Reliability and Resilience
Keep EO services dependable through failures, spikes, and external disruptions.
What Reliability Covers
Reliability defines availability targets, failure handling, data restoration, observability, and readiness practices for sustained EO operations.
Why Reliability Matters
Mission users depend on timely, complete data. Unreliable services break workflows, reduce trust, and increase operational risk.
What Good Looks Like
Mature platforms design for redundancy, high availability, failover, and degraded service behaviour, backed by tested recovery and clear incident communication.
Minimum Requirements
- Defined uptime targets, SLIs/SLOs, and recovery objectives.
- Backup validation and tested restore procedures.
- Central monitoring, alerting, and on-call incident response.
- Regional failover and dependency outage plans.
- Regular drills for technical and communication readiness.
Availability and Service Levels
Uptime Targets
Set explicit uptime commitments by service tier.
SLIs and SLOs
Track availability, latency, correctness, completeness, and timeliness.
Error Budgets
Use error budgets to balance reliability and delivery speed.
Degraded Modes
Define safe degraded modes when dependencies fail.

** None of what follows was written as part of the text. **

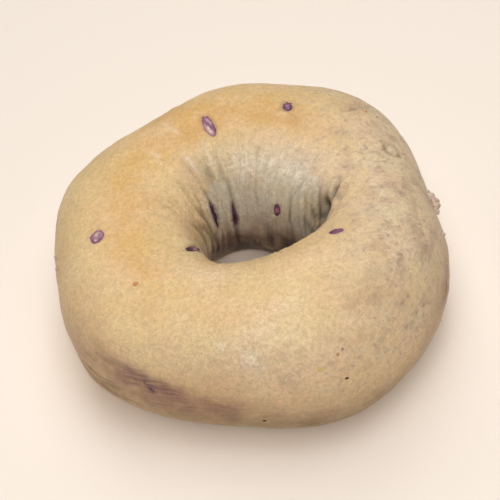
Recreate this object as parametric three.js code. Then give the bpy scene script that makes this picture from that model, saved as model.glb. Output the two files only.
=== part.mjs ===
// A blueberry bagel: one baked ring of dough, domed on top, with a hole that narrows like a funnel and
// a flat underside where the dough lay in the oven.
// Millimetres, +Z up. The origin is the middle of the underside's plane, under the ring's own middle.
import * as THREE from "three";
import { ParametricGeometry } from "three/addons/geometries/ParametricGeometry.js";

// Driving dimensions.
const OUTER_RADIUS = 56; // of the ring, at its widest line
const HOLE_RADIUS = 12.9; // of the hole, at its narrowest line
const CROWN_HEIGHT = 44.6; // of the ring's top above the underside
const HOLE_OFF_CENTRE = -1.1; // how far the hole lies from the ring's middle, along Y

// The section through the ring is a superellipse, boxier above its widest line than below it, and cut
// off flat by the surface that it was baked on.
const TOP_BOXINESS = 2.47; // 2 is an ellipse
const UNDER_BOXINESS = 2.01;
const WIDEST_LINE = 0.41; // its height, as a share of the crown's
const UNDER_DEPTH = 1.13; // how far down the round would reach without the flat, over what is there

// Hand-rolled dough is never a true circle. Each wave adds swell, with that many lobes round the ring
// and a lobe's crest at that many degrees from +X.
const OUTLINE_WAVES = [
  { lobes: 2, swell: 0.7, crest: 18 },
  { lobes: 3, swell: 2.05, crest: 58.5 },
  { lobes: 4, swell: 0.95, crest: 45 },
  { lobes: 5, swell: 0.45, crest: 3 },
  { lobes: 6, swell: 1.0, crest: 38.5 },
  { lobes: 7, swell: 0.4, crest: -8 },
];
const HOLE_WAVES = [
  { lobes: 2, swell: 1.8, crest: 156 },
  { lobes: 3, swell: 0.4, crest: 108 },
];
const CROWN_WAVES = [
  { lobes: 1, swell: 0.75, crest: 13 },
  { lobes: 2, swell: 1.95, crest: 110 },
  { lobes: 3, swell: 0.95, crest: 64 },
];
const WIDEST_LINE_WAVES = [{ lobes: 1, swell: 0.045, crest: -168 }];

// How finely the ring is faceted.
const STATIONS = 84; // round the ring
const SECTION_STEPS = 40; // round its section

/** What the waves add at an angle round the ring, in radians. */
function swellAt(waves, angle) {
  return waves.reduce(
    (sum, { lobes, swell, crest }) =>
      sum + swell * Math.cos(lobes * (angle - THREE.MathUtils.degToRad(crest))),
    0,
  );
}

/** A superellipse's coordinate for the sine or cosine of its parameter. */
function boxy(value, boxiness) {
  return Math.sign(value) * Math.abs(value) ** (2 / boxiness);
}

/** The point of the crust at an angle round the ring and an angle round its section, 0 at the outside. */
function crustPoint(angle, turn, point) {
  const outer = OUTER_RADIUS + swellAt(OUTLINE_WAVES, angle);
  const inner =
    HOLE_RADIUS + HOLE_OFF_CENTRE * Math.sin(angle) + swellAt(HOLE_WAVES, angle);
  const crown = CROWN_HEIGHT + swellAt(CROWN_WAVES, angle);
  const widest = crown * (WIDEST_LINE + swellAt(WIDEST_LINE_WAVES, angle));

  const above = Math.sin(turn) >= 0;
  const boxiness = above ? TOP_BOXINESS : UNDER_BOXINESS;
  const across = boxy(Math.cos(turn), boxiness);
  const up = boxy(Math.sin(turn), boxiness);

  const radius = (outer + inner) / 2 + (across * (outer - inner)) / 2;
  const height = above
    ? widest + (crown - widest) * up
    : Math.max(0, widest * (1 + UNDER_DEPTH * up));
  return point.set(radius * Math.cos(angle), radius * Math.sin(angle), height);
}

/** The crust of the whole ring, as one closed surface over the middle of its own outline. */
function crustGeometry() {
  const geometry = new ParametricGeometry(
    (round, over, point) =>
      crustPoint(round * 2 * Math.PI, over * 2 * Math.PI, point),
    STATIONS,
    SECTION_STEPS,
  );
  geometry.computeBoundingBox();
  const middle = geometry.boundingBox.getCenter(new THREE.Vector3());
  return geometry.translate(-middle.x, -middle.y, -geometry.boundingBox.min.z);
}

const crust = new THREE.MeshStandardMaterial({
  color: new THREE.Color(0.72, 0.54, 0.31),
  roughness: 0.55,
  metalness: 0,
});

const bagel = new THREE.Mesh(crustGeometry(), crust);
bagel.name = "bagel";

const part = new THREE.Group();
part.add(bagel);

export default part;
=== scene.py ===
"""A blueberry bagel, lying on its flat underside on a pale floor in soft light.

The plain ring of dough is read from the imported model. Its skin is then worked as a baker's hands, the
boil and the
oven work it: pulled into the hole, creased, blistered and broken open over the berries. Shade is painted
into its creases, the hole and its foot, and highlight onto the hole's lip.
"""

import logging
import math
from dataclasses import dataclass, field
from enum import Enum
from itertools import product

import bpy
import numpy as np
from mathutils import Matrix, Vector
from mathutils.bvhtree import BVHTree


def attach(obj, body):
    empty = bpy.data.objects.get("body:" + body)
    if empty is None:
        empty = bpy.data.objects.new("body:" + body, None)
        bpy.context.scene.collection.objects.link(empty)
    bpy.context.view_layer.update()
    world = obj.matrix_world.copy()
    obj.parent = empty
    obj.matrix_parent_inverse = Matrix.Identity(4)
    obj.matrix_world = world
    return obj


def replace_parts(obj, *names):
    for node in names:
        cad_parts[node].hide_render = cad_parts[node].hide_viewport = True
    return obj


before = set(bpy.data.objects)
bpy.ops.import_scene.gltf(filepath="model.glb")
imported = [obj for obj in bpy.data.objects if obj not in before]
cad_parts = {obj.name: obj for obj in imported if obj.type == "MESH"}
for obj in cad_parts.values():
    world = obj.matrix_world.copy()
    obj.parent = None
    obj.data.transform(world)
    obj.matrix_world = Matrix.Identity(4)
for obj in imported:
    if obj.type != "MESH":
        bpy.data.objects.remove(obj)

LOG = logging.getLogger("bagel")
UNDERSIDE = 270.0  # the turn round the section that faces down
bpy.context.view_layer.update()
MM = 0.001  # metres in a millimetre; the classes below hold millimetres and degrees
MIDDLE = (0.3, 0.7)  # the range that most values of a noise lie in
CORE = (0.35, 0.65)  # a narrower range of them, for a harder change
FULL = (0.0, 1.0)
Colour = tuple[float, float, float]
Faces = list[tuple[int, ...]]
Triple = tuple[np.ndarray, np.ndarray, np.ndarray]
Range = tuple[float, float]
Spot = tuple[float, float]  # an angle round the ring and a turn round its section, in degrees


# ---------------------------------------------------------------------------------------------------
# Small mathematics
# ---------------------------------------------------------------------------------------------------


def ease(low: float, high: float, value: np.ndarray) -> np.ndarray:
    """A soft step from 0 at low to 1 at high.

    Args:
        low: the value at which the step starts; it may be the greater of the two.
        high: the value at which it is done.
        value: the values to step.

    Returns:
        A share from 0 to 1 for each value.
    """
    share = np.clip((value - low) / (high - low), 0.0, 1.0)
    return share * share * (3.0 - 2.0 * share)


def turned(value: np.ndarray, centre: float) -> np.ndarray:
    """How far angles in degrees lie from a centre, the short way round."""
    return (value - centre + 180.0) % 360.0 - 180.0


def hill(value: np.ndarray, centre: float, spread: float) -> np.ndarray:
    """A soft hump of height 1 at a centre angle, in degrees."""
    return np.exp(-((turned(value, centre) / spread) ** 2))


class Grain:
    """Smooth random bumps in space, the same on every run."""

    entries = 256
    height = 1.6

    def __init__(self, seed: int) -> None:
        """Draws the table of slopes.

        Args:
            seed: which of the endless patterns this is.
        """
        rng = np.random.default_rng(seed)
        self.order = np.tile(rng.permutation(self.entries), 2)
        slopes = rng.normal(size=(self.entries, 3))
        self.slopes = slopes / np.linalg.norm(slopes, axis=1, keepdims=True)

    def at(self, place: np.ndarray, size: float = 1.0) -> np.ndarray:
        """The bumps' height at places in space.

        Args:
            place: points, with their three coordinates along the last axis.
            size: how far apart bumps lie, in the points' own unit.

        Returns:
            Heights of about -1 to 1, one for each point.
        """
        spot = place / size
        cell = np.floor(spot).astype(int)
        part = spot - cell
        soft = part**3 * (part * (part * 6.0 - 15.0) + 10.0)
        total = np.zeros(place.shape[:-1])
        for corner in product((0, 1), repeat=3):
            index = (cell + corner) % self.entries
            key = self.order[self.order[index[..., 0]] + index[..., 1]]
            slope = self.slopes[self.order[key + index[..., 2]]]
            weight = np.prod(np.where(corner, soft, 1.0 - soft), axis=-1)
            total += weight * np.sum(slope * (part - corner), axis=-1)
        return total * self.height


# ---------------------------------------------------------------------------------------------------
# The plain ring of dough
# ---------------------------------------------------------------------------------------------------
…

Failure Modes and Recovery
Transient Failures
Use bounded retries and circuit breakers.
Dependency Outages
Isolate dependency failures and degrade gracefully.
Queue Backlogs
Monitor backlog growth with load-shedding policies.
Processing Failure Recovery
Support targeted reprocessing and checkpoint resumes.
Regional Failover
Exercise failover paths and data replication validity.
Data Protection and Restore
Treat backups and restore tests as first-class reliability controls, not infrequent compliance tasks.
Monitoring and Observability
Metrics
Capture service, workflow, and customer-impact metrics.
Logs
Centralize structured logs with retention and searchability.
Traces
Trace cross-service flows for bottleneck and failure analysis.
Alert Thresholds
Set severity-based thresholds tied to action playbooks.
Incident Visibility
Provide internal and customer-facing incident status views.
Testing and Operational Readiness
Run game days, dependency-risk reviews, and data timeliness/completeness checks to validate readiness.
Reliability Decisions
Decide target SLOs, active-active vs active-passive failover, and degradation priorities for critical workflows.
Metrics and Health Signals
- SLO attainment and error budget burn rate.
- MTTD/MTTR and incident recurrence rate.
- Backup restore success and objective compliance.
- Data completeness and freshness at delivery time.
- Customer incident communication timeliness.
Anti-Patterns
- Operating without measurable SLOs.
- No rehearsed recovery drills.
- Alert noise without prioritization.
- Treating observability as optional.
Implementation Checklist
- Is ownership clear?
- Are minimum controls defined?
- Are failure modes addressed?
- Are measurable health signals defined?
- Are anti-patterns named?
- Are dependencies on other domains explicit?
- Is there at least one EO-specific implementation example?
- Is there a practical implementation checklist?
Example EO Patterns
- Regional outage triggers failover with catalog read-only mode and delayed bulk processing.
- Critical alerting products prioritized while non-critical derivations queue during incidents.
- Monthly restore drills validate catalog/index recovery and customer download continuity.